The quotes the system is providing are delayed as much as 20 minutes. As a result, customers are not placing trades at the market price they expect. The important lesson from this result is that, to the end user, accuracy is a whole-service concept. A system seems accurate when it consistently does what they expect. Measurements we make in the lab, such as the correct-accept rate on in-grammar utterances, are only part of the story. All the other pieces that contribute to the system's ability to faithfully fulfill a caller's request contribute to the caller's perception of system accuracy and reliability.

We discuss the problem with Lexington. It turns out that the company from which it licenses its quote feeds offers two pricing schemes: one for real-time quotes, and a cheaper one for delayed quotes. Lexington has been using real-time quotes at its brokers' desks and using delayed quotes for the touchtone system. It has never been a problem in the past because trades are not available from the touchtone system. Luckily, the integration is the same whether you license real-time or delayed quotes. Within a week, the speech system is running with real-time quotes.

At the end of week 8 of the pilot, Lexington sends the survey to another 5,000 customers. This time, it chooses customers who used the system for the first time in week 8. Therefore, these respondents have experienced the fully tuned system. Two weeks later, responses have been received from 1,139 customers. The results are very positive.

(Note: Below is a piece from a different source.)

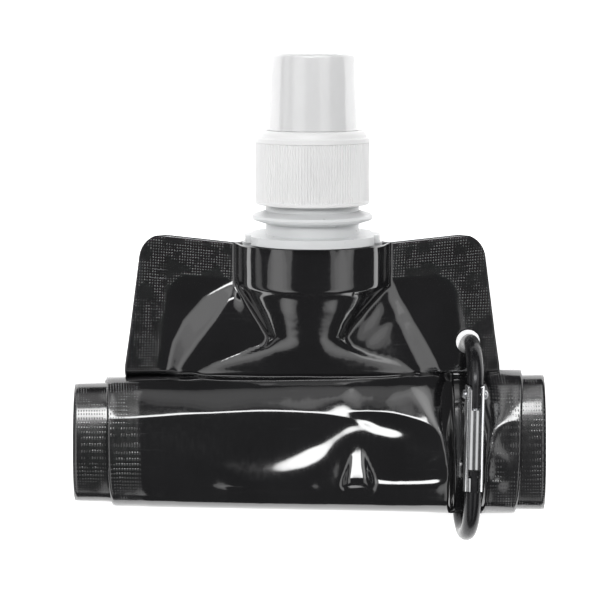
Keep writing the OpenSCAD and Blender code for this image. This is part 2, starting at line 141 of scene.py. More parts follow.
def centre_x(r):
    """The pouch's centre line, which drifts a little as it is rolled up."""
    return curve(r, (0, SPOUT[0]), (40, SPOUT[0]), (100, 1.3), (155, 0))


def flat_point(x, r):
    """(y, z) on the flat, tilted shoulder."""
    rise = SLANT * np.maximum(0, np.abs(x - SPOUT[0]) - SLANT_FROM)
    s = rise * np.maximum(1 - r / SLANT_LEN, 0) - TOP_GAP - r
    return np.stack([SPOUT[1] + s * cos(TILT), SPOUT[2] + s * sin(TILT)])


def wound_point(x, turned):
    """(y, z) on the winding, turned degrees past its start."""
    crowded = np.radians(ENTRY + turned)
    angle = crowded - radians(CROWDING) * np.sin(2 * crowded)
    turns = turned / 360
    q = pinch(x)
    half_y = mix(DEPTH_LEFT, DEPTH_RIGHT, (x + POUCH_W / 2) / POUCH_W) / 2 - STEP_Y * turns
    half_z = mix(ROLL_HALF_H, PINCH_HALF_H, q) - mix(STEP_Z, PINCH_STEP_Z, q) * turns
    floor_z = ROLL_FLOOR + PINCH_FLOOR * q
    mid_z = mix(ROLL_MID_Z, PINCH_MID_Z, q)
    up = -signed_pow(np.sin(angle), POWER)
    free_z = ROLL_MID_Z + (ROLL_HALF_H - STEP_Z * turns) * up - valley_depth(x, np.cos(angle))
    z = mix(mid_z + half_z * up, free_z, smooth(up * 1.5))
    y = ROLL_Y - STEP_NEAR * turns + half_y * signed_pow(np.cos(angle), POWER)
    return np.stack([y, np.maximum(floor_z, z)])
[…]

While waiting for the survey results, we transcribe the data collected during the final week of the pilot and run all our tuning tests. The final tuning reports are submitted to Lexington. At a follow-up meeting, we all agree that both the objective measures in our tuning reports and the subjective measures in the survey show that the system is performing well. We have met all the success criteria established during requirements definition. Lexington feels ready to fully deploy the system. We all go out to dinner to celebrate and discuss future projects!